Data.
===

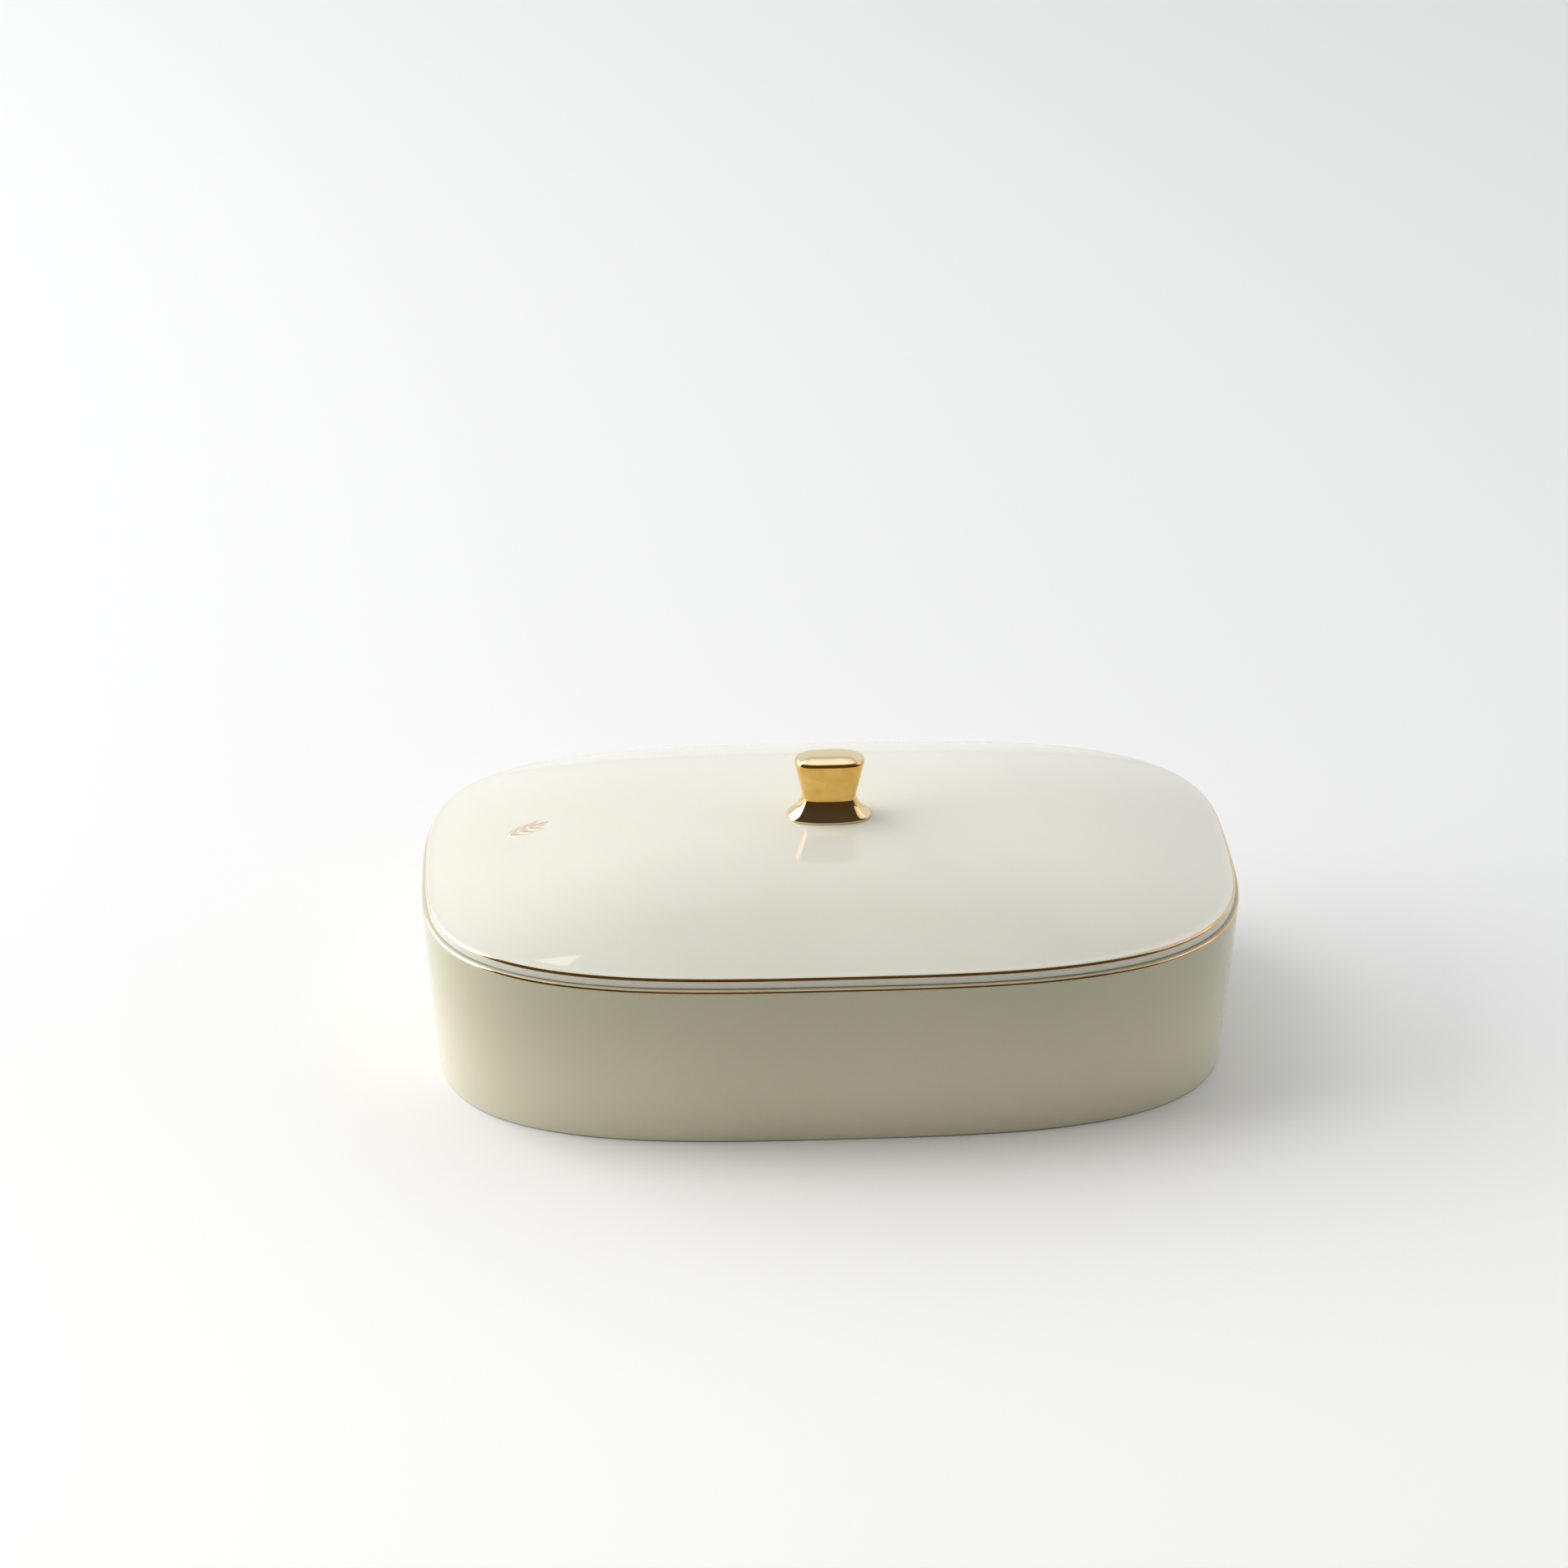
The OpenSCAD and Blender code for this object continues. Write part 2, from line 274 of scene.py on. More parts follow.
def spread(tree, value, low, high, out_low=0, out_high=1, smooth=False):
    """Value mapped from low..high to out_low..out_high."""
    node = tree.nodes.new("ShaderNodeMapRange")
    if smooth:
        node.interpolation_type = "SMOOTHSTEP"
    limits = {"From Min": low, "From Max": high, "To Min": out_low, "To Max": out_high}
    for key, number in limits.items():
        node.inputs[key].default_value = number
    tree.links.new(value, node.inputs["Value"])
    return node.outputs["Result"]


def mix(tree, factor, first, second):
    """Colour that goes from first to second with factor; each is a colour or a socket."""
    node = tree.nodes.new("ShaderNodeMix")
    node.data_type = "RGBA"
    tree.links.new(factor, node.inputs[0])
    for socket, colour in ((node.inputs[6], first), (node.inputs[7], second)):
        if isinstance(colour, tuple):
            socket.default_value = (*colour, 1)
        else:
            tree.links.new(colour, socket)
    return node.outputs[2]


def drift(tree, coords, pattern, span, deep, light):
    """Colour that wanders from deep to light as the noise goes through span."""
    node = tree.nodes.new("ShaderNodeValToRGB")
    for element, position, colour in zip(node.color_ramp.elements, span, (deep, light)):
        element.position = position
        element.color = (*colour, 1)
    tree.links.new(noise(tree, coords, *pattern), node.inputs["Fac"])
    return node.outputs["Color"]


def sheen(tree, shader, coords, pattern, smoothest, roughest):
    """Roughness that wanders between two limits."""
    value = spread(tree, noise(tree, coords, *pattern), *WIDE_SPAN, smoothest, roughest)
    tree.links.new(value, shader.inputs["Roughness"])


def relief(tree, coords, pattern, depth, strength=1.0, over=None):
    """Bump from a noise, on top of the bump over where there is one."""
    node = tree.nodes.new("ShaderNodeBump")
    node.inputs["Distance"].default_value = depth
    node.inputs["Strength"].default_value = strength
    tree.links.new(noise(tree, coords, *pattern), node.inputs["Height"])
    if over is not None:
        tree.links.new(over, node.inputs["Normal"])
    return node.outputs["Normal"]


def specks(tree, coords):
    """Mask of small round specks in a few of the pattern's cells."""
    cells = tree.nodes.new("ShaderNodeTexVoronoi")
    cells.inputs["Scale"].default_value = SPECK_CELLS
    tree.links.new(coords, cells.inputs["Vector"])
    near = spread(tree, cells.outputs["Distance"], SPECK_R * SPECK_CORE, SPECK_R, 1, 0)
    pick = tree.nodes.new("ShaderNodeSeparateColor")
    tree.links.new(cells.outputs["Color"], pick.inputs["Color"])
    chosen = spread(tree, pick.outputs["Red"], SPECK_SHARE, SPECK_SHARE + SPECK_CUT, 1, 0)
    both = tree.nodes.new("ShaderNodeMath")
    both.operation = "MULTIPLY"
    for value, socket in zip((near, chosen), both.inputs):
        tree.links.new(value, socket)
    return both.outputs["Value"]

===

Reproduce the material above exactly; please quote every line of it.

Finished answer.
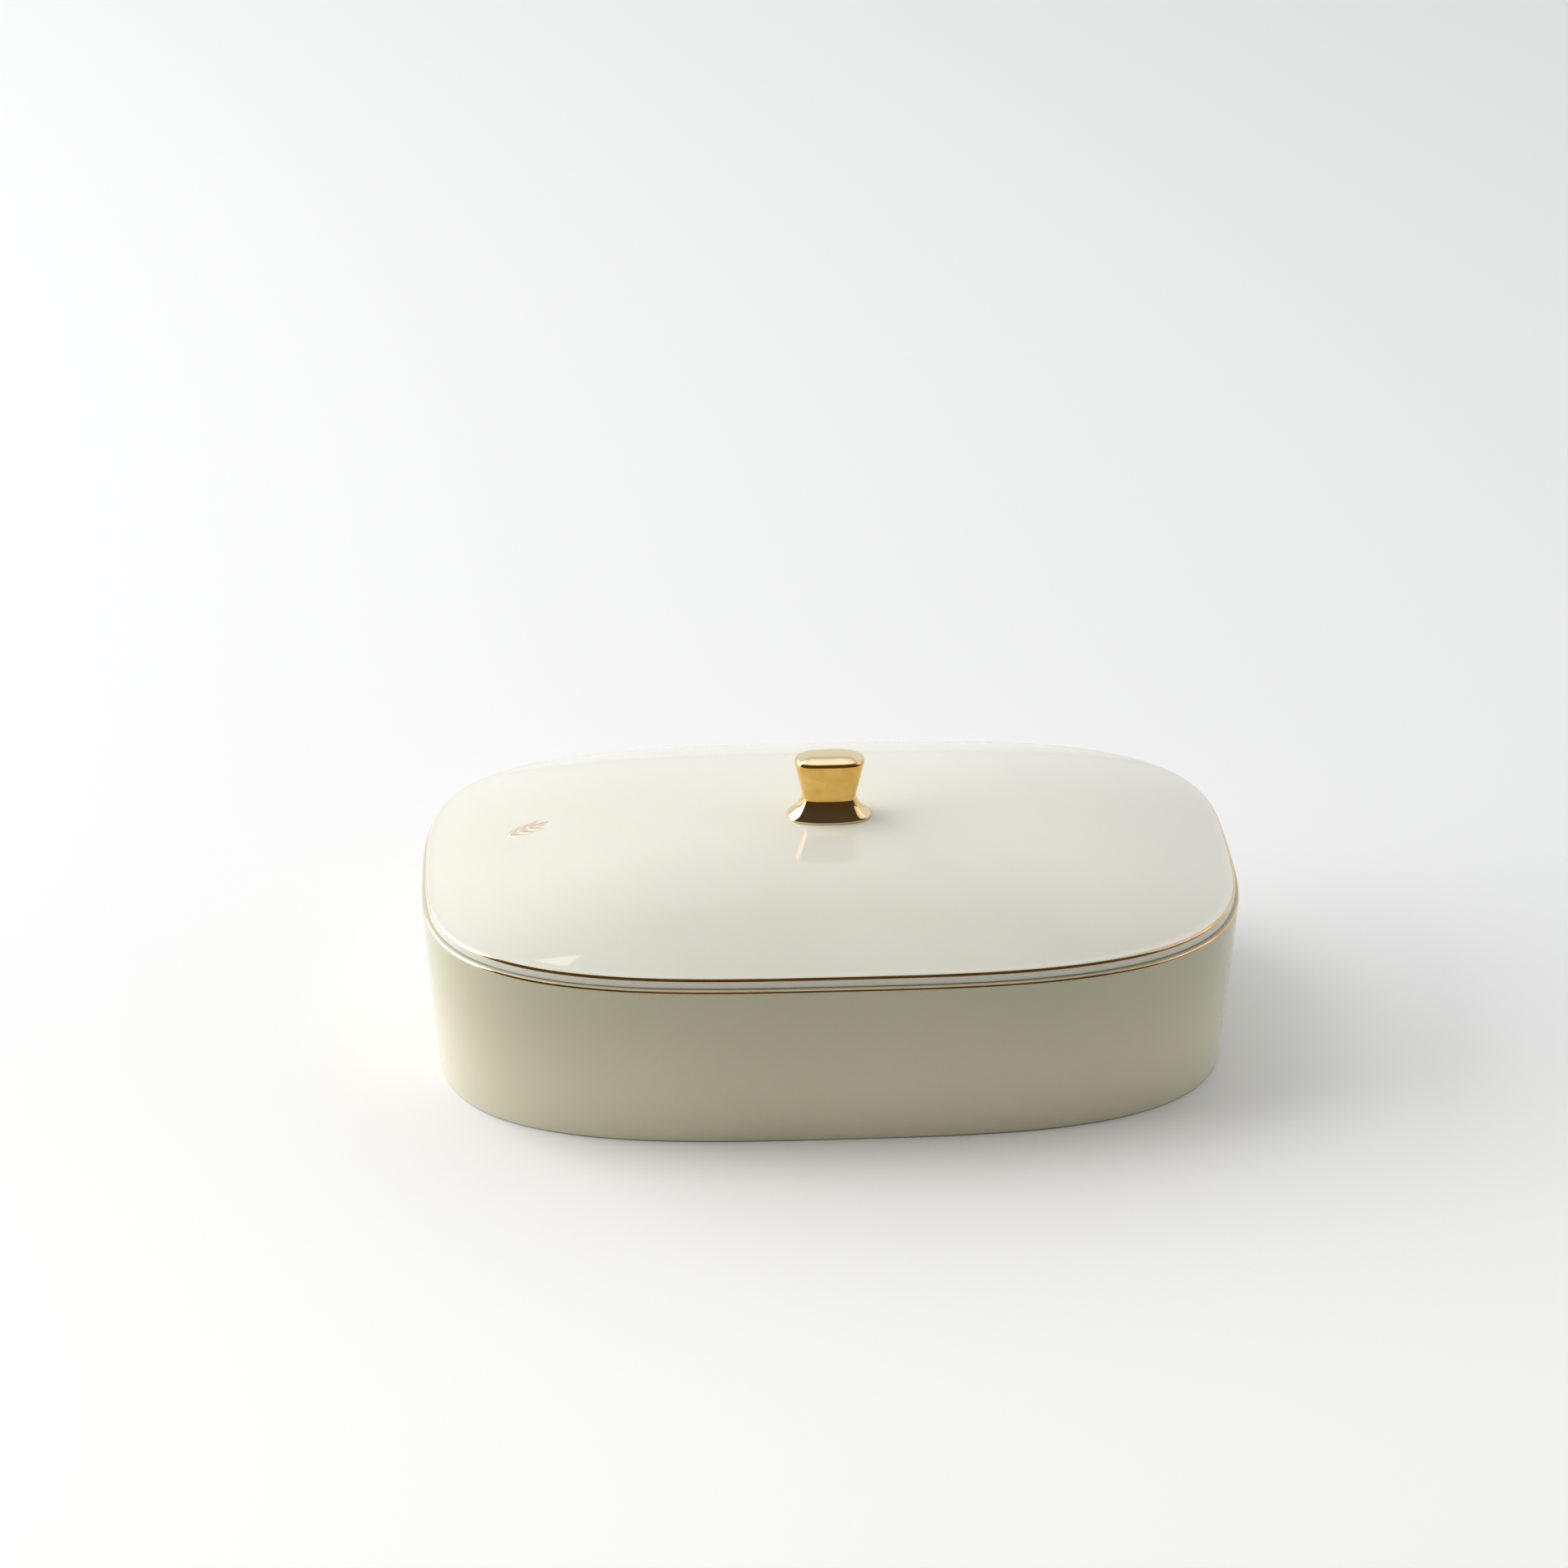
The OpenSCAD and Blender code for this object continues. Write part 2, from line 274 of scene.py on. More parts follow.
def spread(tree, value, low, high, out_low=0, out_high=1, smooth=False):
    """Value mapped from low..high to out_low..out_high."""
    node = tree.nodes.new("ShaderNodeMapRange")
    if smooth:
        node.interpolation_type = "SMOOTHSTEP"
    limits = {"From Min": low, "From Max": high, "To Min": out_low, "To Max": out_high}
    for key, number in limits.items():
        node.inputs[key].default_value = number
    tree.links.new(value, node.inputs["Value"])
    return node.outputs["Result"]


def mix(tree, factor, first, second):
    """Colour that goes from first to second with factor; each is a colour or a socket."""
    node = tree.nodes.new("ShaderNodeMix")
    node.data_type = "RGBA"
    tree.links.new(factor, node.inputs[0])
    for socket, colour in ((node.inputs[6], first), (node.inputs[7], second)):
        if isinstance(colour, tuple):
            socket.default_value = (*colour, 1)
        else:
            tree.links.new(colour, socket)
    return node.outputs[2]


def drift(tree, coords, pattern, span, deep, light):
    """Colour that wanders from deep to light as the noise goes through span."""
    node = tree.nodes.new("ShaderNodeValToRGB")
    for element, position, colour in zip(node.color_ramp.elements, span, (deep, light)):
        element.position = position
        element.color = (*colour, 1)
    tree.links.new(noise(tree, coords, *pattern), node.inputs["Fac"])
    return node.outputs["Color"]


def sheen(tree, shader, coords, pattern, smoothest, roughest):
    """Roughness that wanders between two limits."""
    value = spread(tree, noise(tree, coords, *pattern), *WIDE_SPAN, smoothest, roughest)
    tree.links.new(value, shader.inputs["Roughness"])


def relief(tree, coords, pattern, depth, strength=1.0, over=None):
    """Bump from a noise, on top of the bump over where there is one."""
    node = tree.nodes.new("ShaderNodeBump")
    node.inputs["Distance"].default_value = depth
    node.inputs["Strength"].default_value = strength
    tree.links.new(noise(tree, coords, *pattern), node.inputs["Height"])
    if over is not None:
        tree.links.new(over, node.inputs["Normal"])
    return node.outputs["Normal"]


def specks(tree, coords):
    """Mask of small round specks in a few of the pattern's cells."""
    cells = tree.nodes.new("ShaderNodeTexVoronoi")
    cells.inputs["Scale"].default_value = SPECK_CELLS
    tree.links.new(coords, cells.inputs["Vector"])
    near = spread(tree, cells.outputs["Distance"], SPECK_R * SPECK_CORE, SPECK_R, 1, 0)
    pick = tree.nodes.new("ShaderNodeSeparateColor")
    tree.links.new(cells.outputs["Color"], pick.inputs["Color"])
    chosen = spread(tree, pick.outputs["Red"], SPECK_SHARE, SPECK_SHARE + SPECK_CUT, 1, 0)
    both = tree.nodes.new("ShaderNodeMath")
    both.operation = "MULTIPLY"
    for value, socket in zip((near, chosen), both.inputs):
        tree.links.new(value, socket)
    return both.outputs["Value"]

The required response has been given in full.